Could Carle be the right fit? I’ve no doubt he has the capabilities to fit in well with the Lightning’s top power play group but if we consider the Oilers’ power play once again you’ll see that a top flight defenseman isn’t necessary. The Oilers had one of the most lethal power plays in the league and they did it with Corey Potter as the lone defenseman. The reason it worked was because he was a right-handed shooter who could crack one-timers easily off passes from Nugent-Hopkins setting up along the half-boards.
I think it is an oversimplification to say that all the Lightning needed to improve their power play was a right-handed shot from the point but I’ve no doubt it would have helped. Carle is a lefty so he doesn’t really fill the void. The Lightning also signed Sami Salo this summer, a smart veteran defenseman and a right-handed shot. He’s also a player who was once so concerned about the damage he might cause other players with his slap-shot that he stopped shooting slappers. Well he’s shooting them again and I suspect that even just the threat of having a player with Salo’s shooting ability on the point would create way more space than anything Carle could provide. In my opinion it will be Salo, not Carle, striking gold in Tampa Bay. This is nothing new for Salo as he was a fixture on the Vancouver Canucks power play these past few seasons so don’t take this to mean Salo will be producing any more than he historically has just take it to mean that he stands as a significant roadblock between Carle grabbing top unit power play time.

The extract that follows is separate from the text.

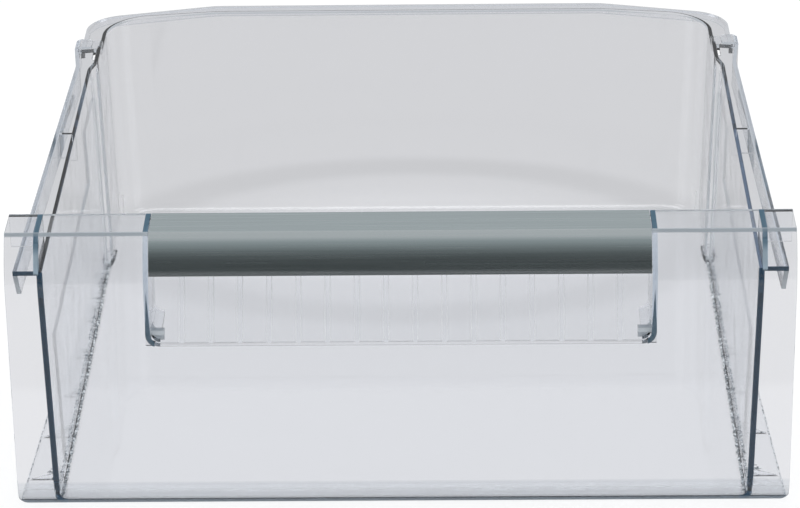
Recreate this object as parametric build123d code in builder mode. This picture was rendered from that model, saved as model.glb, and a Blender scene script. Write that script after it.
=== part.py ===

Carle should still be a minute-eater but I suspect he falls back into that secondary defensive role he played with the Flyers rather than being handed the reins to a potentially fearsome power play.
In conclusion, I’m giving this one to Jack Johnson, which I’m sure is no surprise but I still feel it was a discussion worth having. Both Carle and Johnson are roughly 40-point defensemen with 50-point upside. Johnson’s upside comes from sheer talent, Carle’s comes more from situational factors –factors that I have concluded are not as promising as one might initially suspect.